Workflow of the robot-assisted WiFi-based floor classification system using heterogeneous GNN: (a) Offline phase. (b) Online phase.
Figure 3.
Workflow of the robot-assisted WiFi-based floor classification system using heterogeneous GNN: (a) Offline phase. (b) Online phase.
6. Conclusions
We established a novel heterogeneous GNN (HeteroGNN) for indoor floor classification. This approach explicitly modelled the relationships among RPs and MAC addresses as a heterogeneous graph. Extensive experiments were conducted to evaluate our GNN-based models against a conventional CNN and HomoGNN on two distinct datasets: our custom CRL database and the public UJIIndoorLoc database. HeteroGNN frequently demonstrated superior performance over the CNN and HomoGNN. Specifically, the proposed model achieved a classification accuracy of 93.88% on the UJI dataset.
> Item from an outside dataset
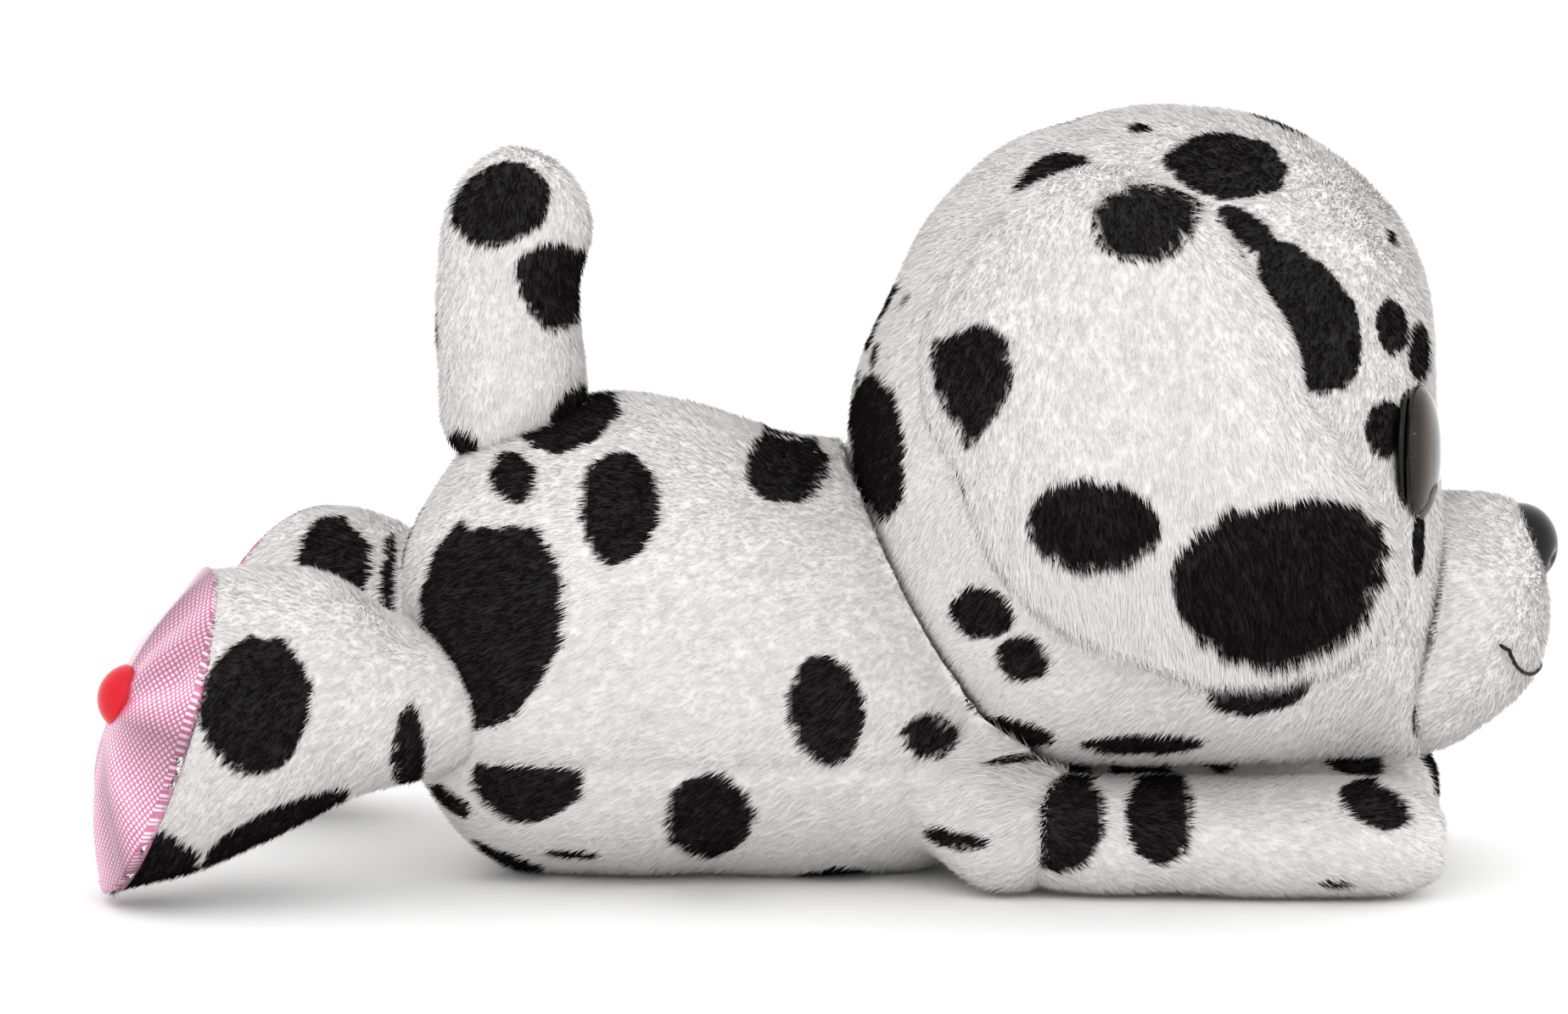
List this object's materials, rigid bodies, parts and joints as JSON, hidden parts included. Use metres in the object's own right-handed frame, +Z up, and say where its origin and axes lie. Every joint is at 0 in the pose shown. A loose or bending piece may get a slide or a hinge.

Its effectiveness was further validated in a real-time experiment on an unseen subset of the CRL database, where it achieved a high classification accuracy of 97.3%. Moreover, HeteroGNN demonstrated strong robustness to noise and maintained high accuracy even with small-scale samples, requiring only one-tenth of the data required by the CNN. It also offered clear computational advantages, including faster training and a substantially smaller memory footprint compared with the CNN-based baseline. In addition, the proposed model outperformed five traditional machine learning classifiers—Random Forest, AdaBoost, XGBoost, LightGBM, and CatBoost—on the UJIIndoorLoc dataset, further confirming its strong discriminative capability. Overall, these results underscore the advantages of using heterogeneous graph structures to capture the complex relational features of WiFi RSSI data. The proposed framework, outperforming both CNN-based methods and homogeneous GNNs, offers a practical solution for scenarios where data collection is costly and signals are unstable. Future work will be aimed at exploring alternative graph designs and large-scale deployment to further enhance the capabilities of the proposed framework.